Water availability and management infrastructure are critical in modern agriculture, particularly in arid regions. Buyers must verify water rights, allocations, and permits associated with the property to ensure a secure supply for irrigation and livestock. Evaluating the condition and capacity of pumps, pipelines, wells, sprinklers, and drip lines minimizes unexpected repair costs. Water quality testing for salinity, pH, and contaminants protects crop health and downstream operations. Reviewing historical irrigation schedules, water usage records, and any legal disputes or restrictions reveals operational stability. Investigating potential for on-farm water harvesting or storage solutions, such as retention ponds or rainwater catchment, can further secure supply during dry spells.
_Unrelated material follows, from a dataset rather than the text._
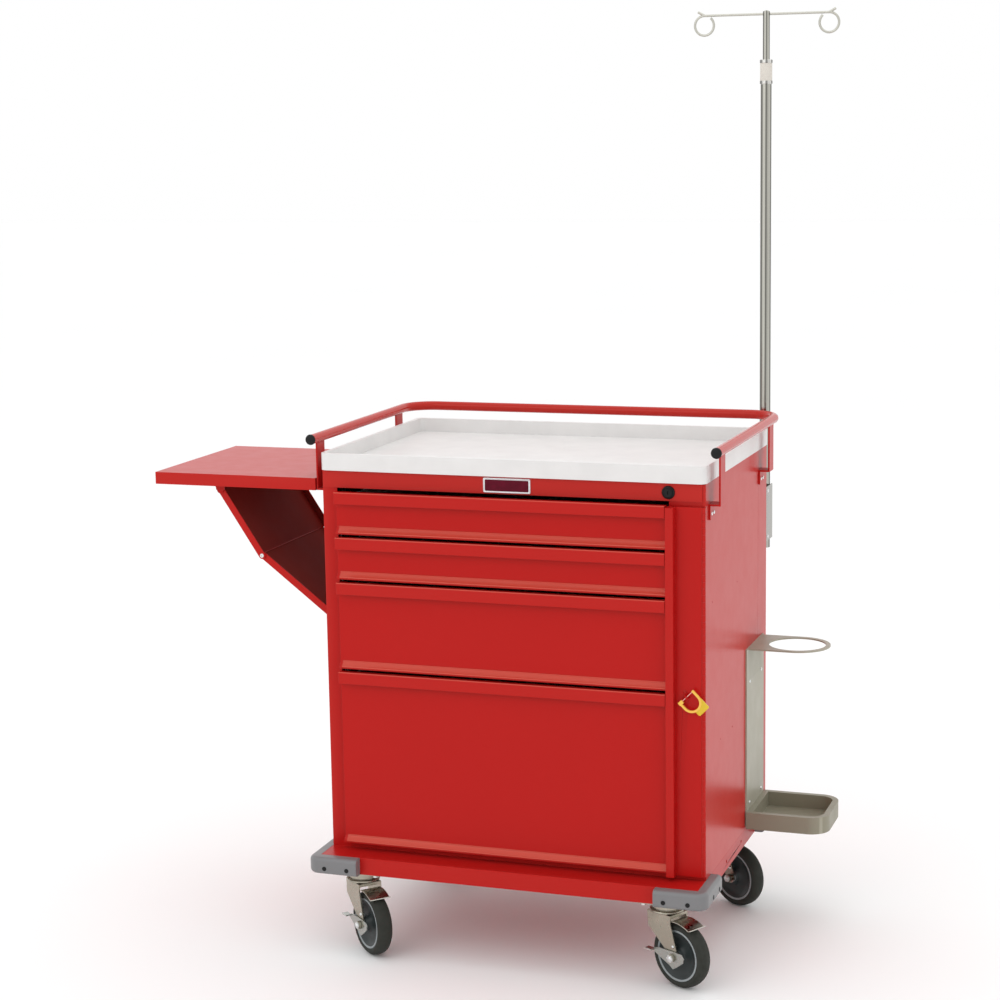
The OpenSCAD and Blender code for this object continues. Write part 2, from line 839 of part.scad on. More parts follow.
module oxygen_cup() {
  x0 = half_w + plate_t;
  x1 = half_w + cup_reach;
  color("tan") place() difference() {
    cup_solid(x0, x1, cup_w, cup_r, base_top + 1, cup_h);
    cup_solid(x0 + cup_wall, x1 - cup_wall, cup_w - 2*cup_wall, cup_r - cup_wall, base_top + 6, cup_h);
  }
}

// ---------- casters ----------
module at_caster(i) {
  translate([caster_xy[i][0], caster_xy[i][1], 0]) rotate([0, 0, caster_ang[i]]) children();
}

module caster_plates() {
  color("silver") place() for (p = caster_xy) translate([p[0], p[1], 0]) {
    span([-48, -36, plate_z], [48, 36, base_z + 3]);
    translate([0, 0, 149.4]) cylinder(r = 28, h = plate_z - 149.4 + 1);
    translate([0, 0, 133]) cylinder(r = king_r, h = 18);
    translate([0, 0, 131]) cylinder(r = 9, h = 3);
  }
}

// fork with its raceway and axle bolt; axle along Y at (trail, wheel_r)
module fork(i) {
  color("silver") place() at_caster(i) {
    difference() {
      union() {
        translate([0, 0, 141]) cylinder(r = 29, h = 8);
        span([-28, -leg_in - leg_t, 136], [30, leg_in + leg_t, 141.5]);
      }
      translate([0, 0, 130]) cylinder(r = king_r + 0.06, h = 30);
    }
    for (y = [-leg_in - leg_t, leg_in]) {
      plate_xz(y, leg_t) polygon([[-28, 141], [30, 141], [30, 128], [trail + 11, wheel_r + 4],
        [trail + 9, wheel_r - 4], [trail - 9, wheel_r - 4], [trail - 12, wheel_r + 4], [-26, 112]]);
      rod_along_y([trail, y, wheel_r], 11, leg_t);
    }
    rod_along_y([trail, -33, wheel_r], axle_r, 61);
    rod_along_y([trail, -33, wheel_r], 8, 4.5);
    rod_along_y([trail, leg_in + leg_t, wheel_r], 8, 4.5);
  }
}

module fork_fl() { fork(0); }
module fork_fr() { fork(1); }
module fork_bl() { fork(2); }
module fork_br() { fork(3); }

module at_axle(i) {
  at_caster(i) translate([trail, 0, wheel_r]) rotate([90, 0, 0]) children();
}

// dished hub turning on the axle bolt
module hub(i) {
  color("slategray") place() at_axle(i) rotate_extrude($fn = 72) polygon([
    [axle_r + 0.06, -20], [14, -20], [17, -6], [42, -6], [46, -13], [hub_r, -13],
    [hub_r, 13], [46, 13], [42, 6], [17, 6], [14, 20], [axle_r + 0.06, 20]
  ]);
}

// rubber tread moulded round the hub rim
module tyre(i) {
  t = tread_w/2;
  color("darkslategray") place() at_axle(i) rotate_extrude($fn = 72) polygon([
    [hub_r, -14], [hub_r + 3, -t + 0.5], [hub_r + 7, -t], [wheel_r - 4, -t + 3], [wheel_r - 1, -t + 8],
    [wheel_r, -2], [wheel_r, 2], [wheel_r - 1, t - 8], [wheel_r - 4, t - 3], [hub_r + 7, t],
    [hub_r + 3, t - 0.5], [hub_r, 14]
  ]);
}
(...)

4. Equipment and Asset Condition

Agricultural equipment represents a significant capital investment, so understanding the age, condition, and maintenance history of tractors, combines, planters, and support machinery is imperative. Buyers should inventory all assets, review service logs, and schedule independent appraisals to estimate fair market values. Identifying upcoming replacement costs, potential downtime, and compatibility with existing technology standards prevents budget overruns. Inspecting storage facilities, fuel systems, and spare parts inventory ensures operational continuity. Additionally, evaluating lease agreements or liens on equipment clarifies ownership status. Well-maintained and modern assets not only boost productivity but can also be leveraged as collateral for financing needs. Exploring leasing versus purchasing options for high-cost machinery may optimize capital allocation and provide flexibility in scaling operations.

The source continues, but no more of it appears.